• [DATA SUPPLIED]
-.-.-

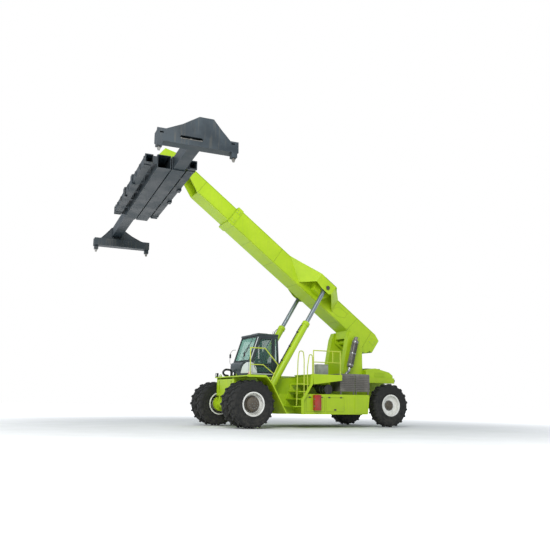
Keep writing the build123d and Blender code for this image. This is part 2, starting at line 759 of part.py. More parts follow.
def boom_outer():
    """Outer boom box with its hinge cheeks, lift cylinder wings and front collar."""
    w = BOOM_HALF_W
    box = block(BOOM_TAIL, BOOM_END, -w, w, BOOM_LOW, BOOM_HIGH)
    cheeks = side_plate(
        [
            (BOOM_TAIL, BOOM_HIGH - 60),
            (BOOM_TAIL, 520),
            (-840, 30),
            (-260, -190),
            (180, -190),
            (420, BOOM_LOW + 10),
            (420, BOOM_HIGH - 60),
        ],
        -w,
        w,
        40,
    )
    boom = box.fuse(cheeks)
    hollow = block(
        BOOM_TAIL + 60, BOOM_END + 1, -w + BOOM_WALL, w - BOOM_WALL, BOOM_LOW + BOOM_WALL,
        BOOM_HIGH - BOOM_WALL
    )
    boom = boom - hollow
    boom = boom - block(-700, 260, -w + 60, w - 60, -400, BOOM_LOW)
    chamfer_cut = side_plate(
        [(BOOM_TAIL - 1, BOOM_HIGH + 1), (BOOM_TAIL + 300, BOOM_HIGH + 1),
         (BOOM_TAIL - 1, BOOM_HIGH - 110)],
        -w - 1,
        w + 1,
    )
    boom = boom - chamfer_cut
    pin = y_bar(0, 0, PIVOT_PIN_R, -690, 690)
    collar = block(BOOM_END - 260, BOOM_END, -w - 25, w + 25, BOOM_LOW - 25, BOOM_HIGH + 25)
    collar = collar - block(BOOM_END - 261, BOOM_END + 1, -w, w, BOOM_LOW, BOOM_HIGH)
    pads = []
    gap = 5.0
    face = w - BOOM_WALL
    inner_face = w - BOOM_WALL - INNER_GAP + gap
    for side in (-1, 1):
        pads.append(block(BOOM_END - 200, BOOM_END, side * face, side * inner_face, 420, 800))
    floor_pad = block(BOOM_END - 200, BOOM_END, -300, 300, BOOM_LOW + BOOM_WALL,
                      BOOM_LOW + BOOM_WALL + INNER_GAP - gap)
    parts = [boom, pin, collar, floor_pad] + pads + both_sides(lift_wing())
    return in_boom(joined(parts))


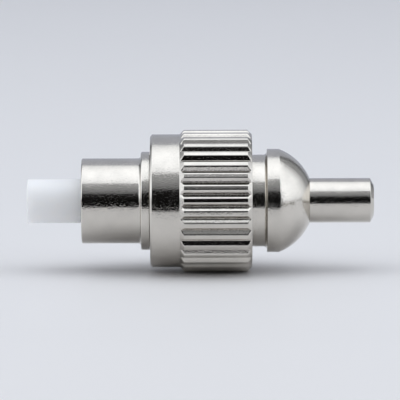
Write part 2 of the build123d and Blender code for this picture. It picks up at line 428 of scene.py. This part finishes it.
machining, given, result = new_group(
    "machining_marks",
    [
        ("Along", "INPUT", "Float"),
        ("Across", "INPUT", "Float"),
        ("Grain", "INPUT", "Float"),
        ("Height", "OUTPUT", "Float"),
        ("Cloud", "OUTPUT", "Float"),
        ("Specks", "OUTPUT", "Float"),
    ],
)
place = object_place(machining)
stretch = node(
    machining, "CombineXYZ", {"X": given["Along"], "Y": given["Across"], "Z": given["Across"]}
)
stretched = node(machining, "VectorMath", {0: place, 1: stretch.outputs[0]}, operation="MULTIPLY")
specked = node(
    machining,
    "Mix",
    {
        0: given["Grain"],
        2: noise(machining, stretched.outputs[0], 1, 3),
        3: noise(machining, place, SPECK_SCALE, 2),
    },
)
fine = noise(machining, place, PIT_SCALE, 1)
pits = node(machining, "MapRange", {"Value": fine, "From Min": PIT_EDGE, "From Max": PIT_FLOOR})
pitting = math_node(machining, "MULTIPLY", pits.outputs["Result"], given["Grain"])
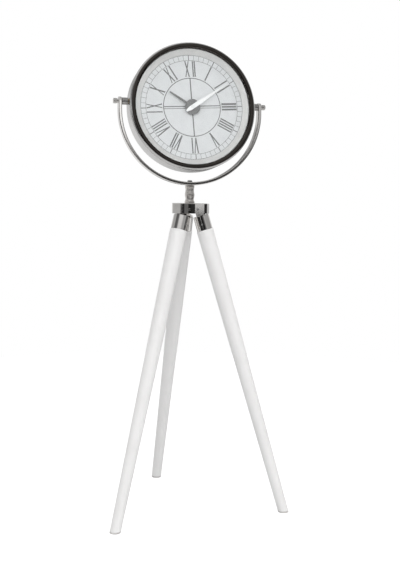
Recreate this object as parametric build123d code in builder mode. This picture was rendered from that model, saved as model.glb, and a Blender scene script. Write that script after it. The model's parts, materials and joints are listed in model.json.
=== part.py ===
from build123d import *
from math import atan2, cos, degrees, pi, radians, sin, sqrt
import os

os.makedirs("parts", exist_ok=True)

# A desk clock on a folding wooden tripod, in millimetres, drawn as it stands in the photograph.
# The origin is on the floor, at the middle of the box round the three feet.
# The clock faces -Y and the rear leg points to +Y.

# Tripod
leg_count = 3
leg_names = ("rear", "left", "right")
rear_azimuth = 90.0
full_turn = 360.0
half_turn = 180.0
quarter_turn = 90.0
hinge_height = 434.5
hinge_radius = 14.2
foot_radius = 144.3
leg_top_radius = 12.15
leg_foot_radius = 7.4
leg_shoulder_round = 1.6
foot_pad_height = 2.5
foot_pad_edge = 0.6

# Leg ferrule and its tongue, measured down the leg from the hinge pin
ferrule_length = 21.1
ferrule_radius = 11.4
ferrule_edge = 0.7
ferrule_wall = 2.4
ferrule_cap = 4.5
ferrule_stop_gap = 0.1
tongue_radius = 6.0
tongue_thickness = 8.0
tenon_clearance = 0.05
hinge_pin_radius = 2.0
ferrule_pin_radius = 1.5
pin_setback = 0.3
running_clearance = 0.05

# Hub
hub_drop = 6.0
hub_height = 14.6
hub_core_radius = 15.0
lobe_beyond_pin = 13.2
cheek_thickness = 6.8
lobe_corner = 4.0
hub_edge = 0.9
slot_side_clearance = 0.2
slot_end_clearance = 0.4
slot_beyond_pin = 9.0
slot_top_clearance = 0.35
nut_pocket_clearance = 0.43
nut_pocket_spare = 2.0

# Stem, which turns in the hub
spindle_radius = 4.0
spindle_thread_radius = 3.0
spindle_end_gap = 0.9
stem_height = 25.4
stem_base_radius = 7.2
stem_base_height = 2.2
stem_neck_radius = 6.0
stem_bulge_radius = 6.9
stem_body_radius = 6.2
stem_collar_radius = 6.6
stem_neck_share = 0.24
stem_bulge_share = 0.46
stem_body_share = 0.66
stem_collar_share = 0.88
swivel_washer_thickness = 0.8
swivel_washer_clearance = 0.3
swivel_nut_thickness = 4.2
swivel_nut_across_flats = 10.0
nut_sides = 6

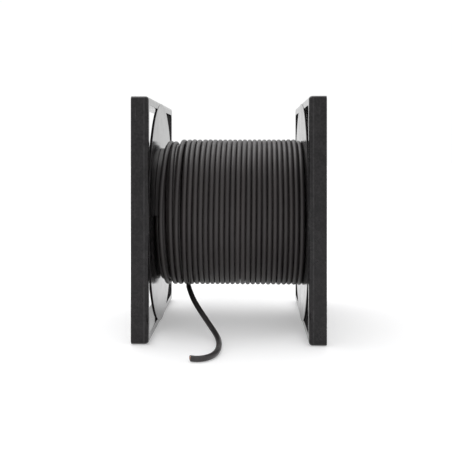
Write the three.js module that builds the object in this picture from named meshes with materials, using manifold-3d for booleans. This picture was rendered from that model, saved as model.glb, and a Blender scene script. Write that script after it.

-.-.-

• [WHAT IS REQUIRED]
Each line of the material should be duplicated exactly, please.

• [THE REPLY]
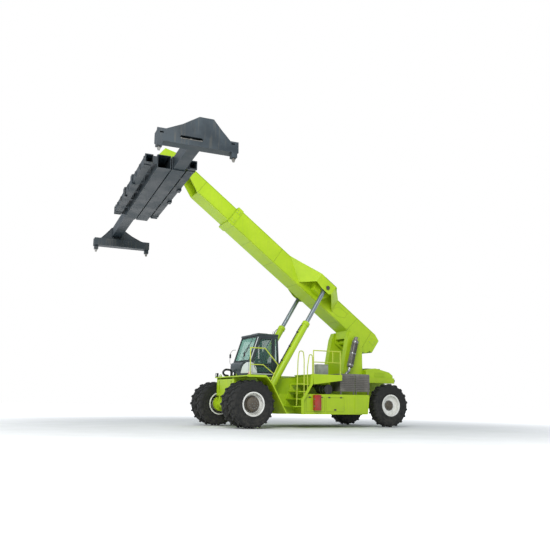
Keep writing the build123d and Blender code for this image. This is part 2, starting at line 759 of part.py. More parts follow.
def boom_outer():
    """Outer boom box with its hinge cheeks, lift cylinder wings and front collar."""
    w = BOOM_HALF_W
    box = block(BOOM_TAIL, BOOM_END, -w, w, BOOM_LOW, BOOM_HIGH)
    cheeks = side_plate(
        [
            (BOOM_TAIL, BOOM_HIGH - 60),
            (BOOM_TAIL, 520),
            (-840, 30),
            (-260, -190),
            (180, -190),
            (420, BOOM_LOW + 10),
            (420, BOOM_HIGH - 60),
        ],
        -w,
        w,
        40,
    )
    boom = box.fuse(cheeks)
    hollow = block(
        BOOM_TAIL + 60, BOOM_END + 1, -w + BOOM_WALL, w - BOOM_WALL, BOOM_LOW + BOOM_WALL,
        BOOM_HIGH - BOOM_WALL
    )
    boom = boom - hollow
    boom = boom - block(-700, 260, -w + 60, w - 60, -400, BOOM_LOW)
    chamfer_cut = side_plate(
        [(BOOM_TAIL - 1, BOOM_HIGH + 1), (BOOM_TAIL + 300, BOOM_HIGH + 1),
         (BOOM_TAIL - 1, BOOM_HIGH - 110)],
        -w - 1,
        w + 1,
    )
    boom = boom - chamfer_cut
    pin = y_bar(0, 0, PIVOT_PIN_R, -690, 690)
    collar = block(BOOM_END - 260, BOOM_END, -w - 25, w + 25, BOOM_LOW - 25, BOOM_HIGH + 25)
    collar = collar - block(BOOM_END - 261, BOOM_END + 1, -w, w, BOOM_LOW, BOOM_HIGH)
    pads = []
    gap = 5.0
    face = w - BOOM_WALL
    inner_face = w - BOOM_WALL - INNER_GAP + gap
    for side in (-1, 1):
        pads.append(block(BOOM_END - 200, BOOM_END, side * face, side * inner_face, 420, 800))
    floor_pad = block(BOOM_END - 200, BOOM_END, -300, 300, BOOM_LOW + BOOM_WALL,
                      BOOM_LOW + BOOM_WALL + INNER_GAP - gap)
    parts = [boom, pin, collar, floor_pad] + pads + both_sides(lift_wing())
    return in_boom(joined(parts))


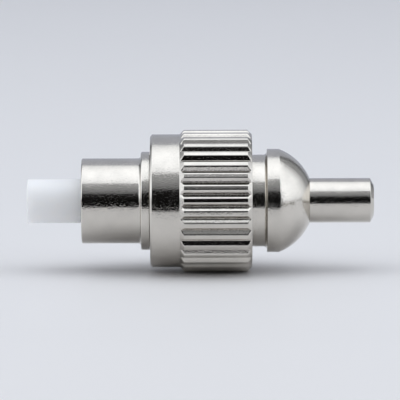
Write part 2 of the build123d and Blender code for this picture. It picks up at line 428 of scene.py. This part finishes it.
machining, given, result = new_group(
    "machining_marks",
    [
        ("Along", "INPUT", "Float"),
        ("Across", "INPUT", "Float"),
        ("Grain", "INPUT", "Float"),
        ("Height", "OUTPUT", "Float"),
        ("Cloud", "OUTPUT", "Float"),
        ("Specks", "OUTPUT", "Float"),
    ],
)
place = object_place(machining)
stretch = node(
    machining, "CombineXYZ", {"X": given["Along"], "Y": given["Across"], "Z": given["Across"]}
)
stretched = node(machining, "VectorMath", {0: place, 1: stretch.outputs[0]}, operation="MULTIPLY")
specked = node(
    machining,
    "Mix",
    {
        0: given["Grain"],
        2: noise(machining, stretched.outputs[0], 1, 3),
        3: noise(machining, place, SPECK_SCALE, 2),
    },
)
fine = noise(machining, place, PIT_SCALE, 1)
pits = node(machining, "MapRange", {"Value": fine, "From Min": PIT_EDGE, "From Max": PIT_FLOOR})
pitting = math_node(machining, "MULTIPLY", pits.outputs["Result"], given["Grain"])
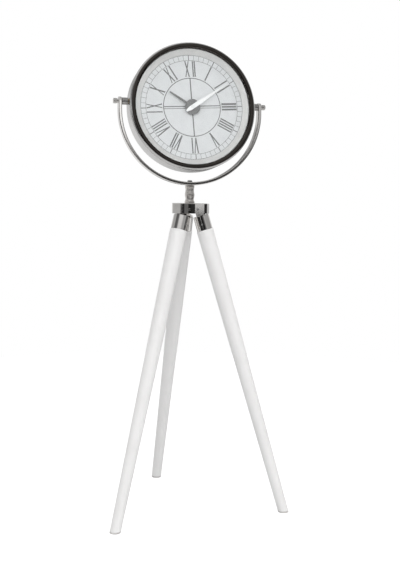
Recreate this object as parametric build123d code in builder mode. This picture was rendered from that model, saved as model.glb, and a Blender scene script. Write that script after it. The model's parts, materials and joints are listed in model.json.
=== part.py ===
from build123d import *
from math import atan2, cos, degrees, pi, radians, sin, sqrt
import os

os.makedirs("parts", exist_ok=True)

# A desk clock on a folding wooden tripod, in millimetres, drawn as it stands in the photograph.
# The origin is on the floor, at the middle of the box round the three feet.
# The clock faces -Y and the rear leg points to +Y.

# Tripod
leg_count = 3
leg_names = ("rear", "left", "right")
rear_azimuth = 90.0
full_turn = 360.0
half_turn = 180.0
quarter_turn = 90.0
hinge_height = 434.5
hinge_radius = 14.2
foot_radius = 144.3
leg_top_radius = 12.15
leg_foot_radius = 7.4
leg_shoulder_round = 1.6
foot_pad_height = 2.5
foot_pad_edge = 0.6

# Leg ferrule and its tongue, measured down the leg from the hinge pin
ferrule_length = 21.1
ferrule_radius = 11.4
ferrule_edge = 0.7
ferrule_wall = 2.4
ferrule_cap = 4.5
ferrule_stop_gap = 0.1
tongue_radius = 6.0
tongue_thickness = 8.0
tenon_clearance = 0.05
hinge_pin_radius = 2.0
ferrule_pin_radius = 1.5
pin_setback = 0.3
running_clearance = 0.05

# Hub
hub_drop = 6.0
hub_height = 14.6
hub_core_radius = 15.0
lobe_beyond_pin = 13.2
cheek_thickness = 6.8
lobe_corner = 4.0
hub_edge = 0.9
slot_side_clearance = 0.2
slot_end_clearance = 0.4
slot_beyond_pin = 9.0
slot_top_clearance = 0.35
nut_pocket_clearance = 0.43
nut_pocket_spare = 2.0

# Stem, which turns in the hub
spindle_radius = 4.0
spindle_thread_radius = 3.0
spindle_end_gap = 0.9
stem_height = 25.4
stem_base_radius = 7.2
stem_base_height = 2.2
stem_neck_radius = 6.0
stem_bulge_radius = 6.9
stem_body_radius = 6.2
stem_collar_radius = 6.6
stem_neck_share = 0.24
stem_bulge_share = 0.46
stem_body_share = 0.66
stem_collar_share = 0.88
swivel_washer_thickness = 0.8
swivel_washer_clearance = 0.3
swivel_nut_thickness = 4.2
swivel_nut_across_flats = 10.0
nut_sides = 6

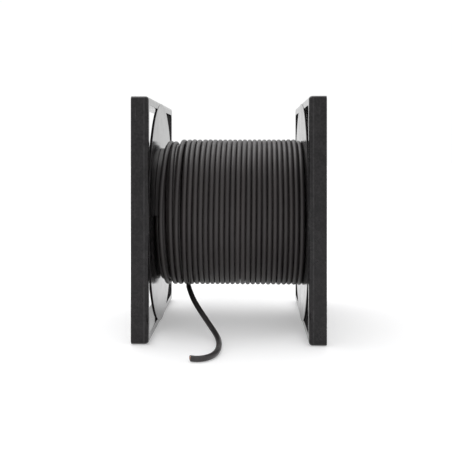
Write the three.js module that builds the object in this picture from named meshes with materials, using manifold-3d for booleans. This picture was rendered from that model, saved as model.glb, and a Blender scene script. Write that script after it.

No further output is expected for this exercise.